Antony Williams-Jones, professeur de géologie à l’Université McGill, est quant à lui bloqué avec cinq étudiants à Casablanca, au Maroc, où il a assisté à des scènes de chaos à l’aéroport, samedi.

« Le gouvernement canadien nous dit de partir, mais on ne peut pas, et il y a des milliers de citoyens canadiens dans notre situation au Maroc. Ça n’a aucun sens. Ottawa a la responsabilité de protéger les Canadiens et de rapatrier les gens qui sont dans une situation dangereuse. Ils doivent s’entendre avec le gouvernement du Maroc. »

M. Williams-Jones est « résigné » à vivre la vague de la COVID-19 au Maroc, où 37 personnes sont officiellement infectées.

Son fils, Bryn Williams-Jones, professeur titulaire à l’École de santé publique de l’Université de Montréal, a lancé une pétition pour le rapatriement des Canadiens à l’étranger.

> Consultez la pétition

« On déplore que le message du gouvernement, c’est : “Rentre, mais débrouille-toi”, dit-il. Si la France est capable de rapatrier ses citoyens, le Canada est capable de le faire aussi. »

En bateau

Même des Canadiens qui voyagent en bateau cherchent un bon endroit pour « vivre » la crise.

Partie depuis six mois avec son conjoint et leurs deux garçons de 10 et 12 ans faire le tour du monde en voilier, Catherine Rochon veut tenter de se rendre à Porto Rico.

« Actuellement, on est en République dominicaine et on fait des provisions », a-t-elle dit au téléphone.

En République dominicaine, où l’on compte 21 cas d’infection à la COVID-19, et un mort, les rassemblements sont toujours permis et la vie suit son cours, mais l’armée est sur les dents, dit Mme Rochon.
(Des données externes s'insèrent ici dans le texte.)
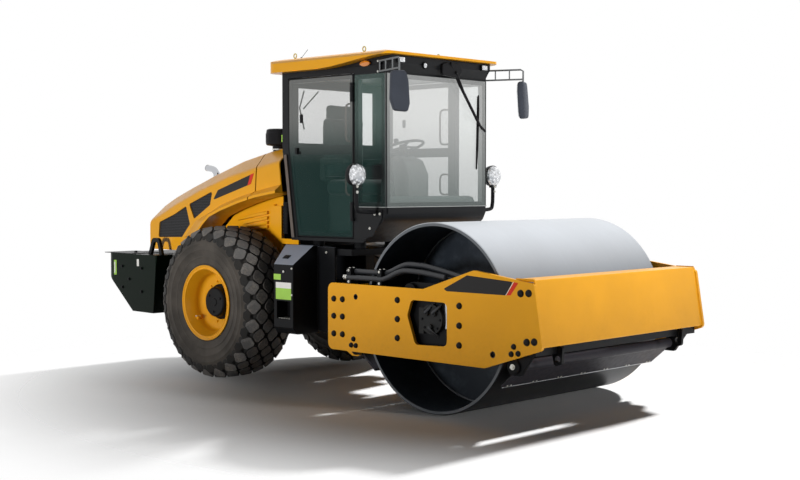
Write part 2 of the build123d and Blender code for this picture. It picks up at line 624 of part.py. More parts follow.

« L’autre jour, des militaires me cherchaient, car quelqu’un avait dit qu’une Catherine avait un enfant malade. Ce n’était pas moi, mais c’était évident qu’ils étaient nerveux. »

— Avec Mélanie Marquis, La Presse

Retour au pays rocambolesque pour des élèves de Châteauguay

Dans le contexte de la COVID-19, un groupe de l’école secondaire Louis-Philippe-Paré de Châteauguay a dû planifier un départ d’urgence dès qu’il a mis le pied au Guatemala, le 12 mars.

Lundi, après environ huit changements de plan impliquant des vols annulés, l’attente de carburant pour un avion et un séjour à l’hôtel, une véritable course contre la montre s’est amorcée. En moins de 20 heures, la ligne aérienne privée Nolinor a reçu une demande de la Commission scolaire des Grandes-Seigneuries et a permis le rapatriement du groupe avant la fin du compte à rebours. Les élèves avaient exactement deux heures pour se rendre dans l’avion. Le Boeing 737-200 aux couleurs des Alouettes de Montréal a atterri à Dorval à 8 h mardi matin.

Un véritable casse-tête pour la direction de l’établissement scolaire. « Ils sont passés du plan A et ça, c’est le plan Z », a commenté Stéphane Caron, père d’un adolescent de 16 ans qu’il attendait à l’aéroport Montréal-Trudeau au petit matin.